How do I create the zip install package for Joomla from my codebase?

Create a reproducible build script that copies only runtime files into a clean folder, ensures the manifest version is correct, and zips the folder. Automate this in CI to reduce errors.

When should I build a component instead of a module?

Choose a component when you need admin interfaces, multiple views/controllers or custom DB tables. Use a module for simple frontend blocks or widgets. Consider a hybrid when a component manages data and a module renders small pieces of that data.

How do I handle database schema updates for my extension?

Use Joomla SQL update files for straightforward schema changes and installer script classes for complex migrations. Test migrations on staging and keep backups. Verify Joomla naming and placement conventions before releasing updates that change the schema.

Conclusion

Adopting Git and simple CI for Joomla extension development makes releases reproducible, traceable and safer to maintain. For most beginners, a per-extension repository, a minimal branching policy and an automated packaging script are the best starting point. Use the module vs component checklist to pick the appropriate extension type, and treat database migrations and update publishing with extra care. Before applying Joomla-specific configurations (manifest fields, update XML format, SQL file placement), verify the details against the official Joomla documentation.

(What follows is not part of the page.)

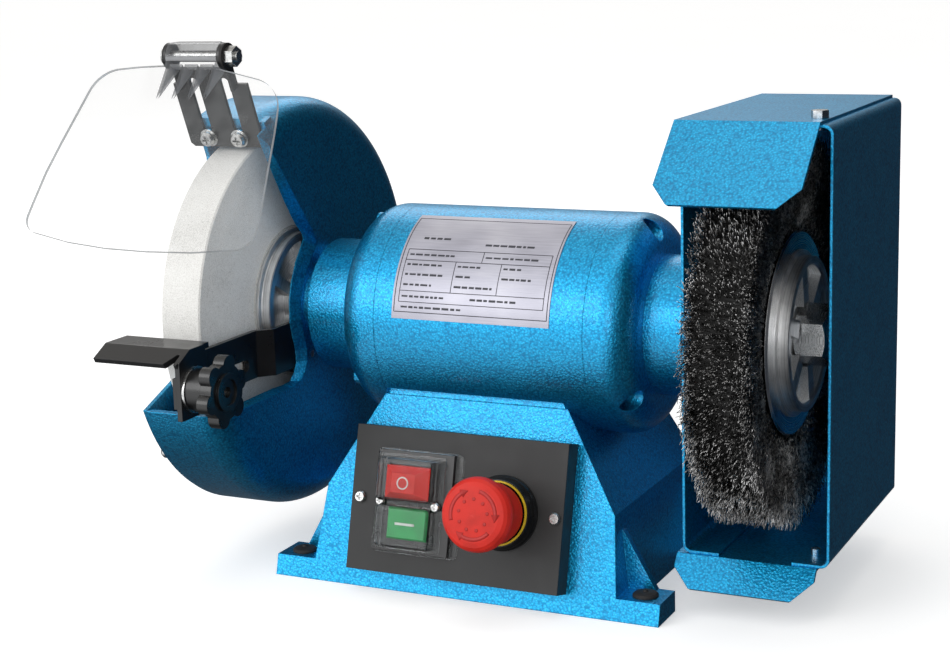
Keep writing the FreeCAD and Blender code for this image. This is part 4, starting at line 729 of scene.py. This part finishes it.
def brush_shade_core():
    """A lumpy turned body behind the outer wires, for the packed inner wires; its near-black colour is
    painted shade.
    """
    rings = 11
    around = 300
    one_side = []
    for k in range(rings):
        radius = CORE_FROM + (CORE_R - CORE_FROM) * k / (rings - 1)
        one_side.append((radius, profile(np.array(radius)) - 2.6))
    section = [(radius, -x) for radius, x in one_side]
    for k in range(1, 5):
        section.append((CORE_R + 0.6, -14.4 + 28.8 * k / 5))
    section += reversed(one_side)
    count = len(section)
    points = []
    for n in range(around):
        turn = 2 * math.pi * n / around
        for radius, x in section:
            rough = wire_chance.uniform(-1.1, 1.1) if radius > 50.0 else 0.0
            side_way = wire_chance.uniform(-0.9, 0.9) if radius > 50.0 else 0.0
            r = (radius + rough) * MM
            across = BRUSH_X * MM + (x + side_way) * MM
            points.append((across, r * math.cos(turn), AXIS_Z + r * math.sin(turn)))
    faces = []
    for n in range(around):
        a, b = n * count, ((n + 1) % around) * count
        for k in range(count):
            c = (k + 1) % count
            faces.append((a + k, b + k, b + c, a + c))
    return points, faces


def strands(count, start, end, share_low, share_high, steps, crimp, fat):
    """Crimped wires as thin three-sided tubes.

    They start and end at radii drawn from two ranges, each at its share of the brush's half width.
    """
    turn = wire_chance.uniform(0, 2 * math.pi, count)
    share = wire_chance.uniform(share_low, share_high, count)
    first = wire_chance.uniform(start[0], start[1], count)
    last = wire_chance.uniform(end[0], end[1], count)
    lean = wire_chance.normal(0.0, 0.035, count)
    t = np.linspace(0.0, 1.0, steps + 1)[None, :]
    radius = first[:, None] + (last - first)[:, None] * t
    x = share[:, None] * profile(radius) + wire_chance.normal(0.0, 0.8, count)[:, None] * t ** 2
    x = np.clip(x, -HALF + 0.3, HALF - 0.3)
    swing = wire_chance.normal(0.0, 1.0, (count, steps + 1))
    zig = np.where(np.arange(steps + 1)[None, :] % 2 == 0, 1.0, -1.0) * crimp
    way = wire_chance.uniform(0, math.pi, count)[:, None]
    tangential = lean[:, None] * (radius - first[:, None]) + zig * np.sin(way) + swing * 0.22
    x = np.clip(x + zig * np.cos(way) * 0.7 + swing * 0.15, -HALF + 0.25, HALF - 0.25)
    radius = np.minimum(radius + swing * 0.2, BRUSH_R - 0.3)
    cos, sin = np.cos(turn)[:, None], np.sin(turn)[:, None]
    y = radius * cos - tangential * sin
    z = radius * sin + tangential * cos
    centre = np.stack([BRUSH_X + x, y, AXIS_Z / MM + z], -1) * MM
    sideways = np.stack([np.zeros_like(cos), -sin, cos], -1)
    along = np.array([1.0, 0.0, 0.0])[None, None, :]
    thick = fat * MM
    rings = []
    for k in range(3):
        a = 2 * math.pi * k / 3
        rings.append(centre + thick * (math.cos(a) * along + math.sin(a) * sideways))
    ring = np.stack(rings, 2).reshape(-1, 3)
    width = (steps + 1) * 3
    base = (np.arange(count) * width)[:, None, None, None]
    s = (np.arange(steps) * 3)[None, :, None, None]
    quad = np.array([[0, 1, 4, 3], [1, 2, 5, 4], [2, 0, 3, 5]])[None, None, :, :]
    quads = (base + s + quad).reshape(-1, 4)
    caps = np.concatenate([
        (np.arange(count) * width)[:, None] + np.array([[2, 1, 0]]),
        (np.arange(count) * width + steps * 3)[:, None] + np.array([[0, 1, 2]]),
    ])
    return ring, quads, caps


def numpy_mesh(name, sets, material, body):
    """One mesh from many strand sets, filled in one go."""
    verts, quads, caps = [], [], []
    offset = 0
    for ring, q, c in sets:
        verts.append(ring)
        quads.append(q + offset)
        caps.append(c + offset)
        offset += len(ring)
    verts, quads, caps = np.concatenate(verts), np.concatenate(quads), np.concatenate(caps)
    mesh = bpy.data.meshes.new(name)
    mesh.vertices.add(len(verts))
    mesh.vertices.foreach_set("co", verts.ravel())
    loops = np.concatenate([quads.ravel(), caps.ravel()])
    mesh.loops.add(len(loops))
    mesh.loops.foreach_set("vertex_index", loops)
    starts = np.concatenate([np.arange(len(quads)) * 4, len(quads) * 4 + np.arange(len(caps)) * 3])
    mesh.polygons.add(len(starts))
    mesh.polygons.foreach_set("loop_start", starts)
    mesh.update(calc_edges=True)
    smooth = np.concatenate([np.ones(len(quads), bool), np.zeros(len(caps), bool)])
    mesh.polygons.foreach_set("use_smooth", smooth)
    mesh.materials.append(material)
    thing = bpy.data.objects.new(name, mesh)
    bpy.context.scene.collection.objects.link(thing)
    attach(thing, body)


points, faces = brush_shade_core()
# the core's near-black colour is painted shade: it makes the gaps between the wires look dark
SHADE_CORE = moulded("brush_painted_shade", (0.005, 0.0048, 0.0046), 0.7, grain=900.0, depth=0.0003)
core = mesh_piece("brush_shade_core", points, faces, SHADE_CORE, "rotor", smooth=False)
FACE_START, FACE_END = (52.0, 66.0), (88.0, 103.5)
RIM_START, RIM_END = (82.0, 90.0), (97.0, 103.7)
WIRE_R = 0.20
numpy_mesh(
    "brush_wires",
    [
        strands(3300, FACE_START, FACE_END, 0.72, 1.0, 14, 0.75, WIRE_R),
        strands(2300, FACE_START, FACE_END, -1.0, -0.72, 14, 0.75, WIRE_R),
        strands(8200, RIM_START, RIM_END, -0.98, 0.98, 5, 0.7, WIRE_R),
    ],
    LOOKS["brush_wire"], "rotor",
)
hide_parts("wire_brush")

# ---------------------------------------------------------------- floor, world and lamps
floor_mesh = bpy.data.meshes.new("floor")
REACH = 60.0
corners = [(-REACH, -REACH, 0.0), (REACH, -REACH, 0.0), (-REACH, REACH, 0.0), (REACH, REACH, 0.0)]
floor_mesh.from_pydata(corners, [], [(0, 1, 3, 2)])
floor = bpy.data.objects.new("floor", floor_mesh)
bpy.context.scene.collection.objects.link(floor)
pale = Look("floor_pale", (0.86, 0.86, 0.86), 0.7)
pale.colour(pale.ramp(pale.noise(3.0, 2.0), [(0.3, (0.85, 0.85, 0.85)), (0.7, (0.87, 0.87, 0.87))]))
pale.set("Emission Color", (1.0, 1.0, 1.0, 1.0))
pale.set("Emission Strength", 0.42)
floor_mesh.materials.append(pale.material)
floor.visible_diffuse = False
floor.visible_glossy = False

world = bpy.data.worlds.new("studio")
bpy.context.scene.world = world
world.use_nodes = True
tree = world.node_tree
tree.nodes.clear()


def world_node(kind, **settings):
    node = tree.nodes.new(kind)
    for key, value in settings.items():
        setattr(node, key, value)
    return node


direction = world_node("ShaderNodeTexCoord").outputs["Generated"]


def toward(vector, low, high):
    """1 where the direction points along the vector, 0 away from it."""
    dot = world_node("ShaderNodeVectorMath", operation="DOT_PRODUCT")
    dot.inputs[1].default_value = Vector(vector).normalized()
    tree.links.new(direction, dot.inputs[0])
    span_node = world_node("ShaderNodeMapRange", interpolation_type="SMOOTHSTEP")
    for key, value in (("From Min", low), ("From Max", high), ("To Min", 0.0), ("To Max", 1.0)):
        span_node.inputs[key].default_value = value
    tree.links.new(dot.outputs["Value"], span_node.inputs["Value"])
    return span_node.outputs["Result"]


def world_mix(fac, a, b):
    node = world_node("ShaderNodeMix", data_type="RGBA")
    tree.links.new(fac, node.inputs[0])
    for socket, value in ((node.inputs[6], a), (node.inputs[7], b)):
        if isinstance(value, tuple):
            socket.default_value = (*value, 1.0)
        else:
            tree.links.new(value, socket)
    return node.outputs[2]


# dim below and pale above, dark on the right, bright in front on the left
sky = world_mix(toward((0.0, 0.0, 1.0), -0.25, 0.75), (0.10, 0.105, 0.11), (0.66, 0.64, 0.61))
sky = world_mix(toward((1.0, 0.45, 0.0), 0.05, 0.65), sky, (0.02, 0.025, 0.035))
sky = world_mix(toward((-0.50, -0.85, 0.20), 0.30, 0.92), sky, (1.35, 1.37, 1.39))
# diffuse light alone gets a soft grey from the right, and the camera sees a plain pale backdrop
rays = world_node("ShaderNodeLightPath")
soft_side = world_mix(toward((1.0, -0.25, 0.1), 0.0, 0.8), sky, (0.62, 0.62, 0.62))
sky = world_mix(rays.outputs["Is Diffuse Ray"], sky, soft_side)
lit = world_node("ShaderNodeBackground")
tree.links.new(sky, lit.inputs["Color"])
lit.inputs["Strength"].default_value = 1.0
seen = world_node("ShaderNodeBackground")
seen.inputs["Color"].default_value = (0.93, 0.93, 0.93, 1.0)
seen.inputs["Strength"].default_value = 1.0
choose = world_node("ShaderNodeMixShader")
tree.links.new(rays.outputs["Is Camera Ray"], choose.inputs["Fac"])
tree.links.new(lit.outputs["Background"], choose.inputs[1])
tree.links.new(seen.outputs["Background"], choose.inputs[2])
tree.links.new(choose.outputs["Shader"], world_node("ShaderNodeOutputWorld").inputs["Surface"])


def softbox(name, at, target, width, height, power, colour=WHITE):
    """A rectangular lamp at a place, turned to its target."""
    lamp = bpy.data.lights.new(name, "AREA")
    lamp.shape = "RECTANGLE"
    lamp.size, lamp.size_y = width, height
    lamp.energy = power
    lamp.color = colour
    thing = bpy.data.objects.new(name, lamp)
    bpy.context.scene.collection.objects.link(thing)
    thing.location = at
    thing.rotation_euler = (Vector(target) - Vector(at)).to_track_quat("-Z", "Y").to_euler()


softbox("key", (-1.3, -1.9, 1.1), (0.0, 0.0, 0.13), 1.5, 1.2, 13.0)
softbox("front", (0.55, -2.3, 0.75), (0.05, 0.0, 0.12), 1.1, 1.0, 5.0)
softbox("overhead", (0.1, -0.1, 2.3), (0.0, 0.0, 0.1), 1.4, 1.2, 6.0, (1.0, 0.98, 0.95))
softbox("behind", (-0.9, 1.7, 1.5), (0.0, 0.0, 0.15), 1.6, 1.0, 7.0)

bpy.context.scene.view_settings.view_transform = "Standard"
bpy.context.scene.view_settings.look = "None"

Additional checklist (quick reference)

  • One repo per extension (default) or monorepo if tightly coupled.
  • Protect main and require CI for merges.
  • Automate packaging and publish artifacts from CI on tags.
  • Keep only runtime files in the installer zip; exclude dev artifacts.
  • Test database migrations on staging and keep backups.
  • Verify all Joomla-specific manifest and update-server details against official docs before publishing.